The longer game: outweighing the review
Once you've responded to the bad review, the next move is structural. You can't remove the review, but you can bury it under newer, better ones. The math on this is simple: Google's review feed sorts heavily by recency. A bad review from three months ago is much less visible than one from yesterday. A bad review from a year ago, with 30 four and five-star reviews stacked on top of it, is almost invisible to the average prospect.
The way to get there is review velocity, not volume. A business that adds five or six new reviews a month, every month, will see its overall rating climb steadily and its old bad reviews get pushed further down the feed. The mechanics that actually work:
- Ask for the review immediately after the job, while satisfaction is highest. Send the request as an SMS link with the direct Google review URL. Not an email. Not a card. SMS converts to actual reviews at roughly 5 to 10 times the rate of any other channel.
- Make it easy to copy and paste. Include a suggested review or a few prompts ("If you have a moment, mentioning the technician's name or the specific service really helps us"). Don't require it, but make it available.
- Don't filter for happy customers only. Asking only the customers you know are happy is technically against Google's policy and also produces less believable reviews. Ask every customer. The unhappy ones won't respond.
- Respond to every positive review. Brief, warm, specific. "Thanks Maria, glad we could get the gutter fixed before the storm." It signals to prospects that you're engaged and pulls each review into a real conversation.
Within four to six months of doing this consistently, the bad review you can't remove will be far enough down the feed that most prospects won't see it. The review still exists. It just stops mattering.
Frequently asked questions
What if the review is from someone who was never actually a customer?
Report it to Google as a conflict of interest or as fake content. Include any documentation you have (no record of the customer in your CRM, no matching job address, no record of the phone number). The success rate is moderate but real. While waiting for Google's decision, respond to the review publicly: "We've searched our records and don't have a job under this name or address. If you believe this is in error, please reach out at [phone] and we'll get to the bottom of it." This signals to future prospects that you're transparent about the suspicious nature of the review.
Should I get a lawyer involved?
Almost never. Defamation cases over Google reviews are expensive, slow, and rarely successful. The legal bar for defamation is high (false statement of fact, knowingly made, causing measurable harm). Most bad reviews are subjective opinions about an experience, which is constitutionally protected speech. Money spent on legal action is almost always better spent on the review velocity strategy described above.

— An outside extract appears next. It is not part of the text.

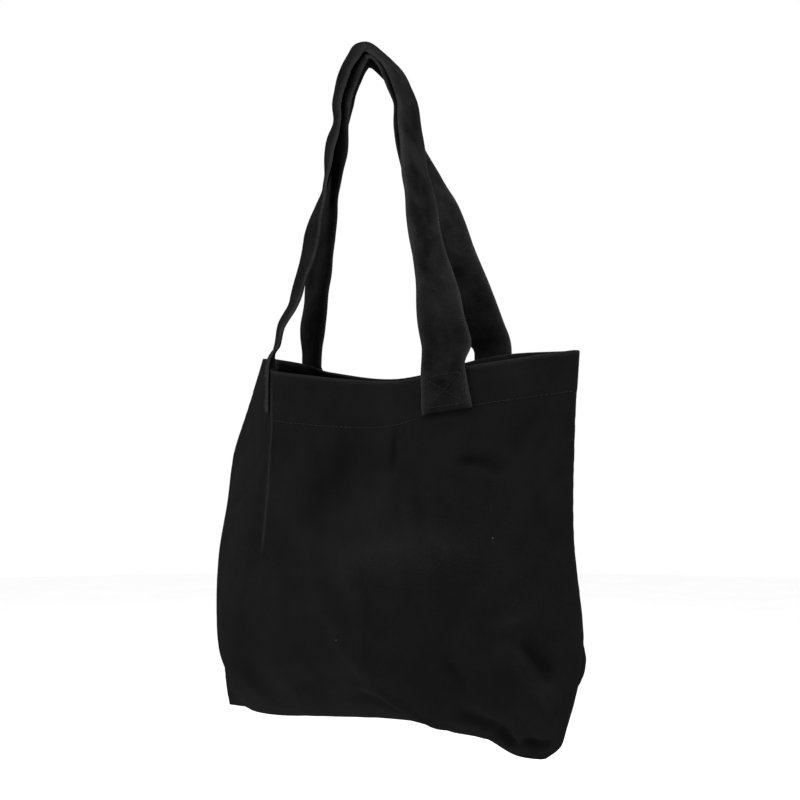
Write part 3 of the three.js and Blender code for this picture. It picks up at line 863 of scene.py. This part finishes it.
def box_stitches(side, place):
    """The box with a cross in it that holds the sewn end of a handle."""
    margin = 4.0
    half = TAB_DROP / 2 - margin
    half_across = STRAP_WIDTH / 2 - margin
    corners = [(-1, -1), (1, -1), (1, 1), (-1, 1), (-1, -1)]
    lines = list(zip(corners[:-1], corners[1:])) + [((-1, -1), (1, 1)), ((1, -1), (-1, 1))]
    runs = []
    for start, end in lines:
        t = np.linspace(0, 1, 12)
        down = TAB_DROP / 2 + half * (start[1] + (end[1] - start[1]) * t)
        sideways = half_across * (start[0] + (end[0] - start[0]) * t)
        runs.append(on_strap(place_beside(place, sideways) + tab_lean(place, down), down))
    obj = stitches(f"{side}_box_stitches", runs, THREAD)
    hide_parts(f"{side}_box_stitching")
    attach(obj, BODY)


def hem_stitches(name, node, start, end):
    places = steps_between(start, end, 3.0)
    drops = hem_drop(places) - STITCH_INSET
    obj = stitches(name, [(cloth.at(places, drops), cloth.normal(places, drops))], THREAD)
    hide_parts(node)
    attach(obj, BODY)


for corner, middle in TAB_AT.items():
    box_stitches(corner, middle)


def beside_tab(corner, side):
    """The place just clear of a tab, before it where side is -1 and after it where side is 1."""
    return float(place_beside(TAB_AT[corner], side * (STRAP_WIDTH / 2 + 1)))


HEM_RUNS = {
    "front_right": (3, beside_tab("front_right", -1)),
    "front_middle": (beside_tab("front_right", 1), beside_tab("front_left", -1)),
    "back_middle": (beside_tab("back_left", 1), beside_tab("back_right", -1)),
    "back_right": (beside_tab("back_right", 1), GIRTH - 3),
}
for side, (start, end) in HEM_RUNS.items():
    hem_stitches(f"{side}_hem_stitches", f"{side}_hem_stitching", start, end)

# ---- Seam allowances inside the bag ----

ALLOWANCE = 10.0
ALLOWANCE_HALF = 1.0
OVERLOCK_PITCH = 1.6
OVERLOCK_SWAY = 1.3


def allowance_curl(walked, depth):
    """How far an allowance waves to one side, at a length along it and a depth into the bag."""
    share = depth / ALLOWANCE
    return 0.9 * np.sin(walked / 23) * share**2 + 0.4 * np.sin(walked / 7) * share


def allowance(name, node, root, inward, across):
    """The two raw edges of a seam, sewn and overlocked together, from a line of root points inwards."""
    depth = np.linspace(0, ALLOWANCE, 9)
    walked = lengths_along(root)
    curl = allowance_curl(walked[:, None], depth)
    middle = root[:, None] + depth[None, :, None] * inward[:, None] + curl[..., None] * across[:, None]
    half = np.full(len(depth), ALLOWANCE_HALF)
    half[-1] = ALLOWANCE_HALF * 0.5
    outer = middle + half[None, :, None] * across[:, None]
    inner = middle - half[None, :, None] * across[:, None]
    obj = closed_sheet(name, outer, inner, walked[:, None], depth[None, :], TURNED_CLOTH)
    thread = overlocking(name, root, inward, across)
    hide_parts(node)
    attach(obj, BODY)


def overlocking(name, root, inward, across):
    """The thread that zigzags over the raw edge of an allowance, on both of its faces."""
    walked = lengths_along(root)
    count = int(walked[-1] / OVERLOCK_PITCH)
    where = np.linspace(0, walked[-1], count)

    def along(values):
        return np.stack([np.interp(where, walked, values[:, axis]) for axis in range(3)], axis=1)

    sway = ALLOWANCE - OVERLOCK_PITCH + OVERLOCK_SWAY * (np.arange(count) % 2)
    curl = allowance_curl(where, sway)
    line = along(root) + along(inward) * sway[:, None] + along(across) * curl[:, None]
    runs = []
    for side in (-1, 1):
        up = unit(along(across)) * side
        runs.append((line + up * (ALLOWANCE_HALF + 0.15), up))
    obj = stitches(f"{name}_overlocking", runs, THREAD, thickness=0.5, length=1.2)
    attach(obj, BODY)
    return obj


def side_allowance(name, node, seam):
    drops = steps_between(3, PANEL_DROP - 42, 3.0)
    front = cloth.face(seam + 2 * NOSE_RADIUS, drops)
    back = cloth.face(seam - 2 * NOSE_RADIUS, drops)
    tip = cloth.face(seam, drops)
    inward = unit((front + back) / 2 - tip)
    across = front - back
    across -= (across * inward).sum(axis=1, keepdims=True) * inward
    allowance(name, node, tip + inward * (CANVAS + 0.6), inward, unit(across))


def bottom_allowance(name, node):
    places = steps_between(24, PANEL_WIDTH - 24, 3.0)
    root = (cloth.face(places, PANEL_DROP) + cloth.face(GIRTH - places, PANEL_DROP)) / 2
    inward = np.tile([0.0, 0.0, 1.0], (len(places), 1))
    across = np.tile([0.0, -1.0, 0.0], (len(places), 1))
    allowance(name, node, root + inward * 0.3, inward, across)


side_allowance("right_seam_allowance", "right_side_seam", 0.0)
side_allowance("left_seam_allowance", "left_side_seam", PANEL_WIDTH)
bottom_allowance("bottom_seam_allowance", "bottom_seam")

# ---- Floor, lights and camera ----

AZIMUTH = math.radians(39.4)
CAMERA_DISTANCE = 1.3
CAMERA_TARGET = (np.array([38.6, -12.5, 268.0]) - HANG_POINT) * MM
TO_CAMERA = np.array([math.sin(AZIMUTH), -math.cos(AZIMUTH), 0])
CAMERA_RIGHT = np.array([math.cos(AZIMUTH), math.sin(AZIMUTH), 0])
UP = np.array([0, 0, 1.0])


def add_floor():
    radius = 6.0
    height = CAD_BOUNDS[0][2] - 0.5
    bpy.ops.mesh.primitive_circle_add(vertices=64, radius=radius, fill_type="NGON", location=(0, 0, height))
    floor = bpy.context.object
    floor.name = "floor"
    floor.data.materials.append(floor_material())


def add_light(name, right, up, near, size, power):
    """A soft square light, placed from the camera's target, that faces it."""
    data = bpy.data.lights.new(name, "AREA")
    data.size = size
    data.energy = power
    light = bpy.data.objects.new(name, data)
    where = CAMERA_TARGET + right * CAMERA_RIGHT + up * UP + near * TO_CAMERA
    light.location = where
    light.rotation_euler = Vector(CAMERA_TARGET - where).to_track_quat("-Z", "Y").to_euler()
    bpy.context.scene.collection.objects.link(light)


def set_white_studio():
    world = bpy.data.worlds.new("white_studio")
    world.use_nodes = True
    world.node_tree.nodes["Background"].inputs["Color"].default_value = (1, 1, 1, 1)
    world.node_tree.nodes["Background"].inputs["Strength"].default_value = 1.0
    bpy.context.scene.world = world
    bpy.context.scene.view_settings.view_transform = "Standard"


def add_camera():
    data = bpy.data.cameras.new("camera")
    data.sensor_width = 36.0
    data.lens = 73.7
    camera = bpy.data.objects.new("camera", data)
    camera.location = CAMERA_TARGET + CAMERA_DISTANCE * TO_CAMERA
    camera.rotation_euler = Vector(-TO_CAMERA).to_track_quat("-Z", "Y").to_euler()
    bpy.context.scene.collection.objects.link(camera)
    bpy.context.scene.camera = camera


add_floor()
add_light("key", right=1.4, up=1.3, near=0.3, size=0.8, power=80)
add_light("top", right=0.0, up=1.7, near=0.9, size=1.0, power=42)
add_light("side", right=-1.4, up=0.3, near=0.4, size=0.9, power=26)
add_light("back", right=0.4, up=1.0, near=-1.4, size=1.2, power=60)
set_white_studio()
add_camera()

What if multiple bad reviews are clearly part of a coordinated attack?
This is rare but real, especially in competitive verticals. If you see a sudden cluster of reviews from accounts with no history, similar wording, or implausible job details, document the pattern (screenshots with timestamps) and report it to Google as spam. For genuinely coordinated attacks, Google does investigate and sometimes removes the entire cluster. Also consider whether a former employee or jilted competitor might be involved, and whether a calm public conversation about that possibility might solve the problem faster than reporting.
Does responding to bad reviews actually move my ranking?
Indirectly, yes. Google's local search algorithm weighs both review quantity and review responsiveness as signals of an active, engaged business. Businesses that respond to most or all of their reviews (both positive and negative) tend to rank higher in the local pack than businesses with similar review counts that don't respond. The response also lowers your bounce rate from the Google Business Profile, because prospects spend more time reading, which is itself a positive ranking signal.
The bad review you can't remove is a fact of running a business that anyone can review. The response you write is the only part of that interaction you control. Write it for the next prospect, not for the unhappy customer. The next prospect is the one who's going to call.